You have heard it before: “Jack of all trades, master of none”. If you aren’t an expert, we don’t need your input, thanks. Have a great life. But what does it mean to be an expert? Can you be an expert generalist? How does one define a discipline in the first place? It is a pretty tricky question.
How about this for a definition of an expert:
Someone who drills into a specific niche for long enough that they rank in the top 100 people working in that area.
I think that is a pretty strange way of measuring expertise, but I fear it is pretty close to what most people really think. It raises a few questions for me. What is an appropriate niche? What happens when a niche becomes overcrowded? Do we just subdivide it and pretend nothing happened? Oh and what if I meet someone who has a masters in biochemistry? Are they Jacks, or Masters, or what? Oh, dear.
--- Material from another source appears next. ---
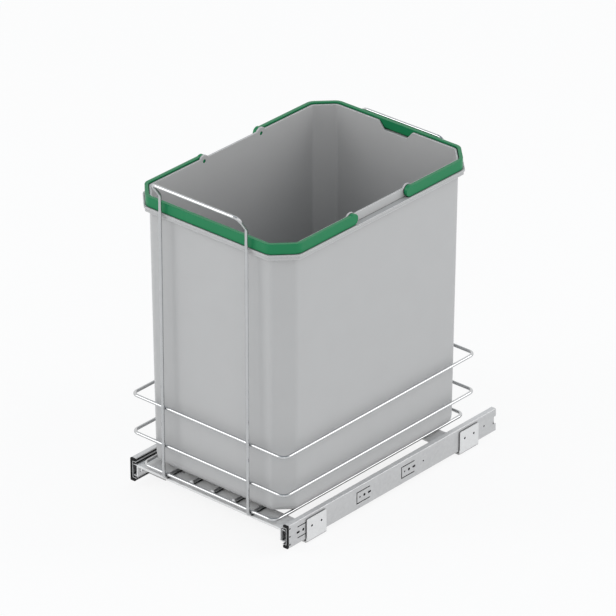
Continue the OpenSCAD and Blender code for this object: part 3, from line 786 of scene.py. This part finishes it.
def add_lamps():
    """Tall softboxes for the bright line along the wires, and a soft fill at the front corner."""
    for name, azimuth in SOFTBOX_AZIMUTHS.items():
        away = direction_to(azimuth, SOFTBOX_ELEVATION)
        add_lamp(name, away, SOFTBOX_DISTANCE, SOFTBOX_POWER, SOFTBOX_WIDTH, SOFTBOX_HEIGHT, "RECTANGLE")
    away = direction_to(FILL_AZIMUTH, FILL_ELEVATION)
    add_lamp("front_fill", away, FILL_DISTANCE, FILL_POWER, FILL_SIZE, FILL_SIZE, "DISK")


def floor_glow_share(tree):
    """How much of the floor is glow, for the camera and in bright metal."""
    ray = tree.nodes.new("ShaderNodeLightPath")
    in_metal = add_math(tree, "MAXIMUM", ray.outputs["Is Glossy Ray"], ray.outputs["Is Transmission Ray"])
    to_camera = add_math(tree, "MULTIPLY", ray.outputs["Is Camera Ray"], FLOOR_GLOW)
    to_metal = add_math(tree, "MULTIPLY", in_metal, FLOOR_GLOW_IN_METAL)
    return add_math(tree, "MAXIMUM", to_camera, to_metal)


def floor_material():
    """Pale floor that reads white to the camera and to bright metal, and keeps a faint shadow."""
    material, tree, shader = start_material("floor")
    speckle = add_noise(tree, place_on_object(tree), *FLOOR_NOISE)
    deep = (FLOOR_TONE_DEEP, FLOOR_TONE_DEEP, FLOOR_TONE_DEEP, 1.0)
    pale = (FLOOR_TONE, FLOOR_TONE, FLOOR_TONE, 1.0)
    tree.links.new(mix_colours(tree, speckle, deep, pale), shader.inputs["Base Color"])
    shader.inputs["Roughness"].default_value = FLOOR_ROUGHNESS
    shader.inputs["Specular IOR Level"].default_value = 0.0
    glow = add_node(tree, "ShaderNodeEmission", {"Strength": 1.0})
    chosen = add_node(tree, "ShaderNodeMixShader", {
        "Fac": floor_glow_share(tree), 1: shader.outputs["BSDF"], 2: glow.outputs["Emission"]})
    tree.links.new(chosen.outputs["Shader"], tree.nodes["Material Output"].inputs["Surface"])
    return material


def add_floor():
    """Adds the plain floor, a hair below the feet."""
    half = FLOOR_SIZE / 2
    data = bpy.data.meshes.new("floor")
    corners = [(-half, -half), (half, -half), (half, half), (-half, half)]
    data.from_pydata([(x, y, -FLOOR_DROP) for x, y in corners], [], [(0, 1, 2, 3)])
    floor = bpy.data.objects.new("floor", data)
    floor.data.materials.append(floor_material())
    bpy.context.scene.collection.objects.link(floor)


add_camera()
add_sky()
add_lamps()
add_floor()
dress_nodes()
add_lumps("hoop_welds", hoop_welds(), HOOP_WELD, SHADED_WELD_METAL)
add_lumps("crossbar_welds", crossbar_welds(), CROSSBAR_WELD, SHADED_WELD_METAL)
add_lumps("wire_end_drops", wire_end_drops(), END_DROP, DROP_PAINTED_HIGHLIGHT)
add_screws()
add_rivets()
bpy.context.scene.view_settings.view_transform = "Standard"

bpy.context.view_layer.update()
Well, actually, it depends. What sort of market are they in?
Markets
In his book “Be So Good They Can’t Ignore You“, Cal Newport discusses two distinct capital markets which workers can find themselves in. There are winner-takes-all markets and there are auction markets.
If you are in a winner-takes-all market then there is a single skill which determines how people are ranked. If you want to do well, figure out what that one skill is, and then get really good at it. Don’t worry about too much else. The example given in the book is that of the script writer. The one skill that determines success is, surprise surprise, script writing. If you write scripts better than anyone else then you are going to take a huge share of the script writing jobs. There is not much to be gained from being the second best script writer.
If you are in an auction market, by contrast, things are a bit more complicated. There is no one skill that you can master in order to outperform your peers. Rather, you will bring a unique blend of skills to the table, and so will they. To be successful in this market you need to be more flexible in your approach. The advice here is to look for “open gates of opportunity”. View your personal development in terms of skill acquisition. When an opportunity to learn something new presents itself, take it (especially if you can learn from an expert!). Each time you pass through a gate, and have levelled-up another skill, you should have a bit more leverage to go off and find the next thing that you find interesting. And so the path continues.
As someone who works in an auction market myself, I like thinking about ways that I can continue expanding my range. I think that one can find a niche in being a strong generalist, in the sense that one’s unique blend of skills might be hard to replicate. If you are interested in expanding your own skillset then here are a couple of methods that have worked for me, taken from “Range” by David Epstein.
Range
Try to think from first principles. This is the approach that physicists use when thinking about problems, and the method that Elon Musk credits for the success of SpaceX. Why is this approach so good? Basically because it helps you to think outside of your area of expertise! If you are faced with a problem that looks familiar your intuition will kick in and you will miss novel solutions. First principles thinking forces you to take a slower, more methodical, approach; no reasoning by analogy or intuition allowed.
You might also try and put down your usual set of tools. You have a new dataset to analyse and you know your trusty excel-spreadsheet-curve-fitting method will get the job done. But would you be able to handle 100 such datasets per day? And aren’t the plots that you generate a bit, well, ugly? Why not take a crack at writing a Jupyter notebook for all your analysis needs? The plots would look better and the whole process could be scripted to handle scale. Your initial goal is met and you have broadened your skills at the same time.
Regardless of what kind of market you see yourself in, both generalists and specialists have their own roles to play. But if you are a generalist, and some specialist starts in with the “Jack of all trades…” bit, you can always educate them on how the original saying continued:
Jack of all trades, master of none.
Oftentimes better than a master of one.